Many schools operate "managed moves" as an alternative to exclusions. This involves the child being transferred to a different school by agreement between the heads of the two schools involved. Sometimes these managed moves are a matter of informal negotiation between headteachers; in other cases a formal and closely monitored process is used. The Inquiry found that the latter approach shows much better results.
In late 2011 the Department for Education announced a pilot programme in six local authorities. Under this programme, funding for managing provision for excluded children is devolved directly to schools. Schools which exclude will retain responsibility for ensuring that the child concerned continues to receive education beyond the fifth day of any exclusion and that child's performance will count towards the school's overall performance data. The Inquiry endorsed this approach as being based on "sound" principles and stated, "The model of funding delegation and school accountability used in the pilots encourages schools to actin ways associated with the good practice evident in Local Authorities which already have low exclusion rates."
The future for school exclusions
The Children's Commissioner's report marks only the first year of an ongoing inquiry. With the Inquiry having already found worrying evidence that current practice in England is not only inappropriate but unlawful, the case for change is already clearly made out.

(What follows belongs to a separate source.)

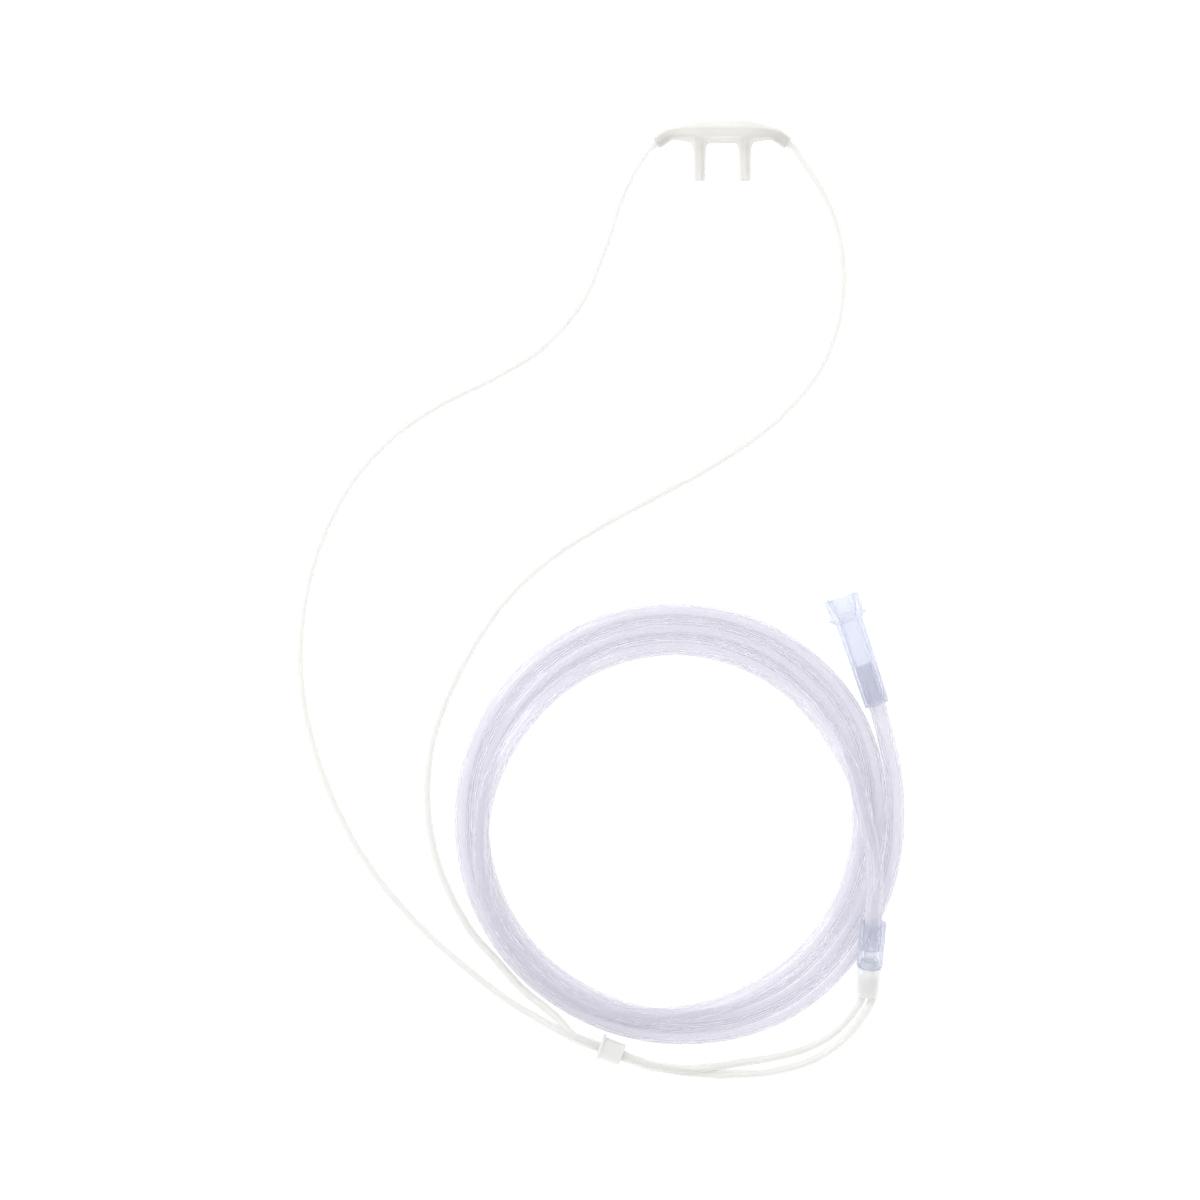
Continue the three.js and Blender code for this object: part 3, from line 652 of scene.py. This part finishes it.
def blended(parts, voxel=0.22, rounds=5):
    """All the parts as one skin, remeshed in voxels. Then each point is drawn towards the middle of
    its neighbours, in a few rounds."""
    together = bmesh.new()
    for part in parts:
        face_outwards(part)
        mesh = bpy.data.meshes.new("part")
        part.to_mesh(mesh)
        part.free()
        together.from_mesh(mesh)
        bpy.data.meshes.remove(mesh)
    piece = object_of("work", together)
    remesh = piece.modifiers.new("one_skin", "REMESH")
    remesh.mode, remesh.voxel_size = "VOXEL", voxel
    smooth = piece.modifiers.new("soft_roots", "SMOOTH")
    smooth.factor, smooth.iterations = 0.5, rounds
    return applied(piece)


solids = [turned(prong_profile, place, forward, 48) for place in prong_places]
nosepiece_skin = blended([ring_grid(rings) for rings in (body_rings, *solids)])
channel = ring_grid(nosepiece_rings(channel_sizes, CHANNEL_REACH, 32))
bores = [bar(PRONG_BORE / 2, -BODY_Y, 12.0, place, forward, 40) for place in prong_places]
seats = [
    bar(LARIAT_HOLE, -COLLAR_LENGTH, 1.0, COLLAR_MOUTH * mirror, COLLAR_OUT * mirror, 40)
    for mirror in ([-1, 1, 1], [1, 1, 1])
]
nosepiece = mesh_object("nosepiece_moulding", cut(nosepiece_skin, [channel, *bores, *seats]), 38)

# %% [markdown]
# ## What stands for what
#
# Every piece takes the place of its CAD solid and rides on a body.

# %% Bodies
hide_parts("supply_tube_start", "supply_coil", "supply_tube_end")
for piece, node, slot in (
    (supply_tube, None, "supply_pvc"),
    (lariats[0], "lariat_tube_left", "lariat_pvc"),
    (lariats[1], "lariat_tube_right", "lariat_pvc"),
    (nosepiece, "nosepiece", "nosepiece_pvc"),
    (socket, "lariat_socket", "socket_pvc"),
    (coupler, "supply_coupler", "coupler_pvc"),
    (end_connector, "end_connector", "coupler_pvc"),
    (slider, "slider", "slider_plastic"),
):
    if node:
        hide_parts(node)
    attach(piece, "slider" if piece is slider else "cannula")

# %% [markdown]
# ## Vinyl
#
# Soft vinyl is not quite even. A moulding is a little cloudier here and there, and its skin has a
# faint ripple. A drawn tube has faint long streaks, from the die that it was pulled through. Two node
# groups give these to the plastics. Each puts out a colour, a roughness and a normal, all of which
# change over the surface.


# %% The skins of moulded and drawn vinyl
def skin_group(name, build):
    """A node group with the sockets that both skins share. `build` makes its pattern: it returns
    the output that clouds the colour and the one that ripples the skin."""
    group = bpy.data.node_groups.new(name, "ShaderNodeTree")
    for socket_name, kind, value in (
        ("Colour", "NodeSocketColor", (0.8, 0.8, 0.8, 1)),
        ("Cloud", "NodeSocketColor", (0.9, 0.9, 0.9, 1)),
        ("Roughness", "NodeSocketFloat", 0.2),
        ("Ripple", "NodeSocketFloat", 0.1),
    ):
        socket = group.interface.new_socket(socket_name, in_out="INPUT", socket_type=kind)
        socket.default_value = value
    for socket_name, kind in (
        ("Colour", "NodeSocketColor"), ("Roughness", "NodeSocketFloat"), ("Normal", "NodeSocketVector"),
    ):  # fmt: skip
        group.interface.new_socket(socket_name, in_out="OUTPUT", socket_type=kind)
    nodes, link = group.nodes, group.links.new
    given, made = nodes.new("NodeGroupInput"), nodes.new("NodeGroupOutput")
    cloud, ripple = build(nodes, link)
    tint = nodes.new("ShaderNodeMix")
    tint.data_type = "RGBA"
    link(cloud, tint.inputs["Factor"])
    link(given.outputs["Colour"], tint.inputs["A"])
    link(given.outputs["Cloud"], tint.inputs["B"])
    link(tint.outputs["Result"], made.inputs["Colour"])
    dull = nodes.new("ShaderNodeMath")
    dull.operation = "MULTIPLY_ADD"
    link(ripple, dull.inputs[0])
    dull.inputs[1].default_value = 0.03
    link(given.outputs["Roughness"], dull.inputs[2])
    link(dull.outputs[0], made.inputs["Roughness"])
    bump = nodes.new("ShaderNodeBump")
    bump.inputs["Distance"].default_value = 0.0002
    link(given.outputs["Ripple"], bump.inputs["Strength"])
    link(ripple, bump.inputs["Height"])
    link(bump.outputs["Normal"], made.inputs["Normal"])
    return group


def moulded(nodes, link):
    """Clouds about 8 mm across and ripples of about 1 mm, in the space of the object."""
    place = nodes.new("ShaderNodeTexCoord")
    made = []
    for scale, detail in ((120, 3), (900, 2)):
        noise = nodes.new("ShaderNodeTexNoise")
        noise.inputs["Scale"].default_value = scale
        noise.inputs["Detail"].default_value = detail
        link(place.outputs["Object"], noise.inputs["Vector"])
        made.append(noise.outputs["Fac"])
    return made


def drawn(nodes, link):
    """Streaks from the UV map: a few round the tube, each a hundred millimetres long or more."""
    uv = nodes.new("ShaderNodeUVMap")
    uv.uv_map = "drawn"
    made = []
    for round_, along in ((4, 6), (8, 9)):
        stretch = nodes.new("ShaderNodeMapping")
        stretch.inputs["Scale"].default_value = (round_, along, 1)
        noise = nodes.new("ShaderNodeTexNoise")
        noise.inputs["Scale"].default_value = 1
        noise.inputs["Detail"].default_value = 2
        link(uv.outputs["UV"], stretch.inputs["Vector"])
        link(stretch.outputs["Vector"], noise.inputs["Vector"])
        made.append(noise.outputs["Fac"])
    return made


SKINS = {"moulded": skin_group("moulded_skin", moulded), "drawn": skin_group("drawn_skin", drawn)}
print("skins:", {name: len(group.nodes) for name, group in SKINS.items()})

# %% [markdown]
# ## Clear, cloudy and milky plastics
#
# All of them are one material with other values. A clear wall lets the table through where it is seen
# face on, and looks dense at its rim, where the eye passes along the wall: Layer Weight tells the two
# apart, and sets how opaque the wall is. What the wall holds back is scattered in a milky vinyl. In
# the violet and blue ones some of it is bent as by glass, so that walls and ribs draw fine bright and
# dark lines.


# %% The plastics
VINYL_IOR = 1.53


def plastic(name, skin, colour, cloud, roughness, ripple, face, rim, clear=0.0):
    """`colour` and `cloud` are two shades of the vinyl. The wall is `face` opaque where it is seen
    face on and `rim` opaque edge on. `clear` is how much of the light that it does hold back is bent
    as by glass, and not scattered."""
    material = bpy.data.materials.new(name)
    material.use_nodes = True
    nodes, link = material.node_tree.nodes, material.node_tree.links.new
    shader = nodes["Principled BSDF"]
    shader.inputs["IOR"].default_value = VINYL_IOR
    shader.inputs["Transmission Weight"].default_value = clear
    even = nodes.new("ShaderNodeGroup")
    even.node_tree = SKINS[skin]
    even.inputs["Colour"].default_value = (*colour, 1)
    even.inputs["Cloud"].default_value = (*cloud, 1)
    even.inputs["Roughness"].default_value = roughness
    even.inputs["Ripple"].default_value = ripple
    link(even.outputs["Colour"], shader.inputs["Base Color"])
    link(even.outputs["Roughness"], shader.inputs["Roughness"])
    link(even.outputs["Normal"], shader.inputs["Normal"])
    weight, dense = nodes.new("ShaderNodeLayerWeight"), nodes.new("ShaderNodeMapRange")
    weight.inputs["Blend"].default_value = 0.5
    dense.interpolation_type = "SMOOTHSTEP"
    dense.inputs["To Min"].default_value, dense.inputs["To Max"].default_value = face, rim
    link(weight.outputs["Facing"], dense.inputs["Value"])
    link(dense.outputs["Result"], shader.inputs["Alpha"])
    return material


PLASTICS = {
    "nosepiece": plastic("milky_vinyl", "moulded", (0.71, 0.695, 0.665), (0.77, 0.755, 0.73),
                         0.28, 0.02, 0.38, 0.78),
    "lariat": plastic("lariat_vinyl", "drawn", (0.84, 0.84, 0.82), (0.89, 0.89, 0.87),
                      0.28, 0.01, 0.38, 0.75),
    "slider": plastic("slider_plastic", "moulded", (0.88, 0.88, 0.86), (0.93, 0.93, 0.91),
                      0.3, 0.06, 0.65, 1.0),
    "socket": plastic("milky_socket", "moulded", (0.88, 0.88, 0.885), (0.93, 0.93, 0.935),
                      0.25, 0.05, 0.45, 0.9),
    "blue": plastic("blue_clear_vinyl", "moulded", (0.5, 0.54, 0.7), (0.56, 0.6, 0.75),
                    0.05, 0.01, 0.2, 0.72, clear=0.35),
    "violet": plastic("violet_clear_vinyl", "drawn", (0.76, 0.745, 0.83), (0.8, 0.79, 0.86),
                      0.0, 0.005, 0.38, 0.7, clear=0.5),
}  # fmt: skip
for piece, finish in (
    (nosepiece, "nosepiece"), (lariats[0], "lariat"), (lariats[1], "lariat"), (slider, "slider"),
    (socket, "socket"), (coupler, "blue"), (end_connector, "blue"), (supply_tube, "violet"),
):  # fmt: skip
    piece.data.materials.append(PLASTICS[finish])
print(len(PLASTICS), "plastics")

# %% [markdown]
# ## Table and light
#
# The picture is high-key: a white table that glows a little by itself, as a backlit one does, and soft
# light from all sides. A large soft box above draws a bright line along each tube, and a second, low
# one gives the thinner line near the other edge. The sky is brighter overhead and to the left and
# right than at the front and back, so that tubes that run up or across the picture differ. The
# Standard view keeps white as white. A look through the coil passes many clear walls, so light may
# bounce more often than is usual.

# %% The table
TABLE_LEFT, TABLE_RIGHT, TABLE_FRONT, TABLE_BACK = -2, 2, -2.2, 1.8
table_mesh = bpy.data.meshes.new("table")
corners = [
    (TABLE_LEFT, TABLE_FRONT, 0), (TABLE_RIGHT, TABLE_FRONT, 0), (TABLE_RIGHT, TABLE_BACK, 0),
    (TABLE_LEFT, TABLE_BACK, 0),
]  # fmt: skip
table_mesh.from_pydata(corners, [], [(0, 1, 2, 3)])
table = bpy.data.objects.new("table", table_mesh)
bpy.context.scene.collection.objects.link(table)
paper = bpy.data.materials.new("white_table")
paper.use_nodes = True
sheet = paper.node_tree.nodes["Principled BSDF"]
sheet.inputs["Base Color"].default_value = (0.92, 0.92, 0.92, 1)
sheet.inputs["Roughness"].default_value = 0.9
sheet.inputs["Specular IOR Level"].default_value = 0.0
sheet.inputs["Emission Color"].default_value = (1, 1, 1, 1)
sheet.inputs["Emission Strength"].default_value = 0.4
table_mesh.materials.append(paper)
print("table:", TABLE_RIGHT - TABLE_LEFT, "m wide")

# %% The lights
scene = bpy.context.scene
scene.view_settings.view_transform = "Standard"
scene.cycles.transparent_max_bounces = 32
scene.cycles.max_bounces = scene.cycles.transmission_bounces = 24
world = bpy.data.worlds.new("studio")
world.use_nodes = True
nodes, link = world.node_tree.nodes, world.node_tree.links.new
direction, parts = nodes.new("ShaderNodeTexCoord"), nodes.new("ShaderNodeSeparateXYZ")
sideways, brighter = nodes.new("ShaderNodeMath"), nodes.new("ShaderNodeMath")
sideways.operation, brighter.operation = "POWER", "MULTIPLY_ADD"
sideways.inputs[1].default_value, brighter.inputs[1].default_value = 2.0, 1.1
grade = nodes.new("ShaderNodeMapRange")
grade.inputs["To Min"].default_value, grade.inputs["To Max"].default_value = 0.35, 1.03
link(direction.outputs["Generated"], parts.inputs["Vector"])
link(parts.outputs["X"], sideways.inputs[0])
link(sideways.outputs[0], brighter.inputs[0])
link(parts.outputs["Z"], brighter.inputs[2])
link(brighter.outputs[0], grade.inputs["Value"])
link(grade.outputs["Result"], nodes["Background"].inputs["Strength"])
nodes["Background"].inputs["Color"].default_value = (1, 1, 1, 1)
scene.world = world


def soft_box(name, place, size, energy):
    """A square light that faces the middle of the view."""
    light = bpy.data.objects.new(name, bpy.data.lights.new(name, "AREA"))
    light.data.size, light.data.energy = size, energy
    light.location = place
    aim = light.location - Vector((*(VIEW_CENTRE * MM), 0))
    light.rotation_euler = aim.to_track_quat("Z", "Y").to_euler()
    scene.collection.objects.link(light)


soft_box("overhead", (-0.6, 0.5, 1.8), 0.7, 9)
soft_box("low_side", (-1.3, 0.9, 0.75), 0.5, 6)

The Children's Commissioner will publish a further report on school exclusions in March 2013 to assess progress towards implementing the first report's recommendations as well as to announce the findings from the second year's work. Professionals involved in the education of young people will be watching closely to see whether the worrying trends uncovered by the most recent report can be addressed before they begin to impact upon another generation of young people.